Padres rout Dodgers in home opener

SAN DIEGO -- Will Venable was looking for a fastball. Josh Beckett obliged.

"I just wanted to get something out over the plate and drive it," Venable said. "He threw a nice elevated pitch right down the middle and I put a pretty good swing on it."

Venable was in the swing of things all day for San Diego. He homered on the first pitch he saw from Beckett in the first inning for a solo home run and drilled a bases-loaded triple in the eighth as the Padres routed the Los Angeles Dodgers 9-3 in their home opener before a sellout-crowd of 44,436 at Petco Park on Tuesday.

Venable, who went 2-for-3, tied a career high with four RBIs. He also walked twice, one of them an intentional pass.

Catcher Nick Hundley also hit a solo home run for the Padres (2-5), who snapped a three-game skid and ended a three-game winning streak by the Dodgers (4-3). Returning home after a six-game road trip to open the season did wonders for San Diego.

"We're just excited to be home and to play the game the way we're supposed to play," Venable said.

A lack of offense was among the Padres' biggest headaches through six games. They entered the contest against the Dodgers batting .204 and ranked 27th out of 30 clubs in major league baseball. They also had only one homer in those six games.

"Will had a good game," Padres manager Bud Black said. "That was a great swing in the first inning off of Beckett and a good at-bat against (J.P. Howell)."

San Diego scored two runs in the first and one each in the fifth and seventh before erupting for five in the eighth. The Padres scored six of their nine runs with two outs.

"We have to do a better job, myself included, of when we get two outs," said Beckett, who gave up three runs on six hits in five innings. Beckett struck out four and walked one.

Black was pleased with his hitters' patience.

"We think we're capable of that moving forward," Black said. "We talk about stringing at-bats together. That was good. Good patience at the plate."

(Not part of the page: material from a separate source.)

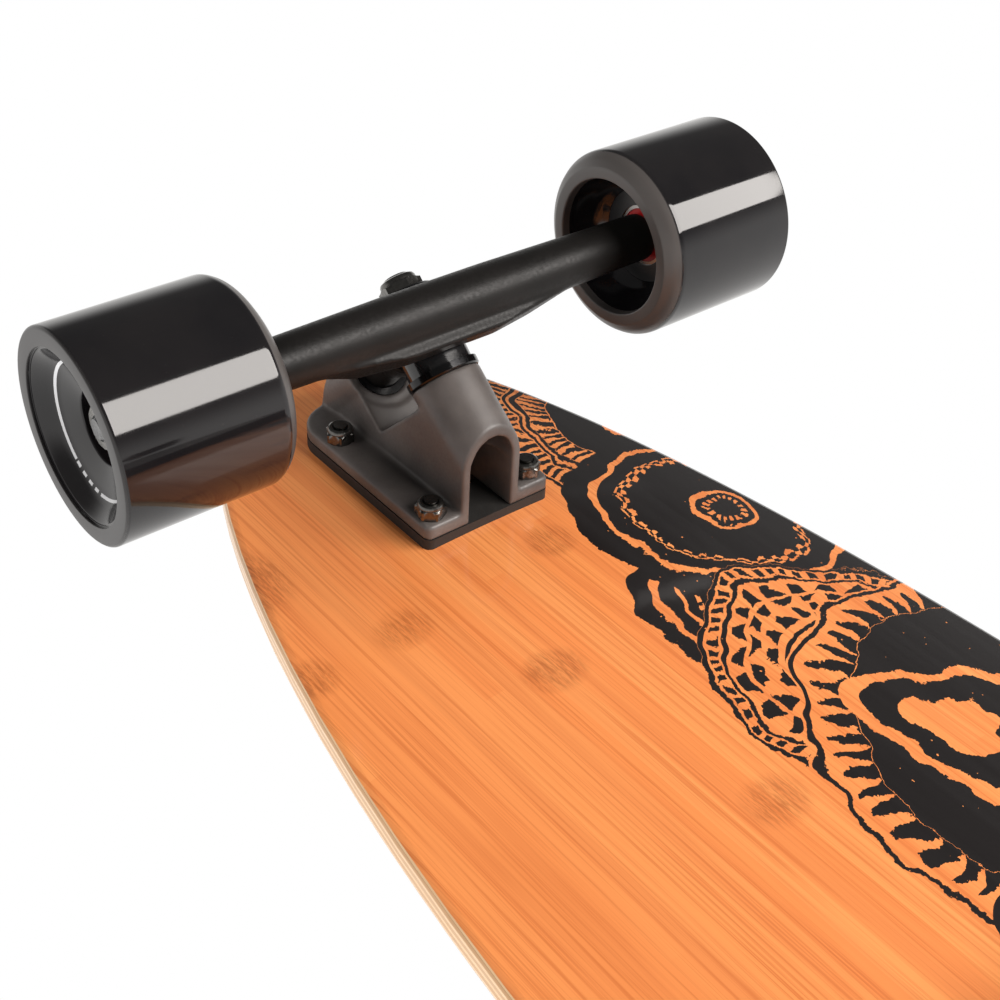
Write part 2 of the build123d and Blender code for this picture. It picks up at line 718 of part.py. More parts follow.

The Padres organization had seemingly lost patience with its big ballpark. Padres players had grumbled about it for years. So before the season started, the club decided to move in the fences about 10 feet in right, right-center and left-center.

Black believed the shorter fences have already played a role, mentioning a two-run homer by Juan Uribe in the fourth off Padres starter Clayton Richard as an example.

"Day games the ball carries a little bit better anyway," Black said. "I thought the wind was blowing to right. Uribe hit the ball decent, but I thought it was going to be a deep fly ball. But when it got up there ... it kept carrying. He hit it solid but, not to say it was wind-blown, but conditions might have had a little bit to do with something like that. It went to the right part of the park. It would have been an out last year."

Mark Kotsay's double to deep right-center, scoring Cameron Maybin, in the seventh gave San Diego a 4-3 lead. It never trailed again.

Hundley's homer in the fifth gave San Diego a 3-2 lead but the Dodgers rallied to tie the score again in the seventh when Carl Crawford scored on a single to left by Adrian Gonzalez.

"We just have to keep grinding it out," said Gonzalez, who went 2-for-3 with an RBI. "Our day will come. It's just a matter of taking what the pitcher gives you and continue working."

Reliever Luke Gregerson (1-0) got the victory, throwing two pitches and forcing Uribe to ground into a fielder's choice to end the seventh.

Richard gave up two runs and eight hits in five innings. He struck out three and walked three before being relieved by Andrew Cashner in the sixth.

Ronald Belisario (0-1) suffered the loss.

Venable entered the game batting .133. But his solo shot off Beckett into the right-field bleachers gave San Diego a 1-0 lead with one out in the first.

Jedd Gyorko's RBI single to center scored Yonder Alonso, who doubled, to make it 2-0.

Gonzalez led off the fourth with a single before Uribe's two-run homer to right to tie the score.

NOTES: Greg Vaughn, the only Padre to hit 50 home runs, threw out the first pitch. ... The Padres honored the late Darrel Akerfelds, the club's former bullpen coach, by unveiling a plaque in the bullpen before the game. Akerfelds died last year from pancreatic cancer. ... Gonzalez entered the game hitting .875 against Richard. ... Matt Kemp had the third-highest batting average at Petco Park at .339 among active players entering the season. Lance Berkman and Ichiro Suzuki are first and second. ... Kotsay had hit safely in each of the past five games. He is hitting .600. ... Dodgers pitchers led the major leagues with a 1.00 ERA, a .154 opponents' batting average and a combined three shutouts entering the series. They had struck out 48 and walked eight in 54 innings. ... Tuesday's contest was the first of 19 between the Padres and Dodgers. The Padres visit L.A. for the first time April 15-17.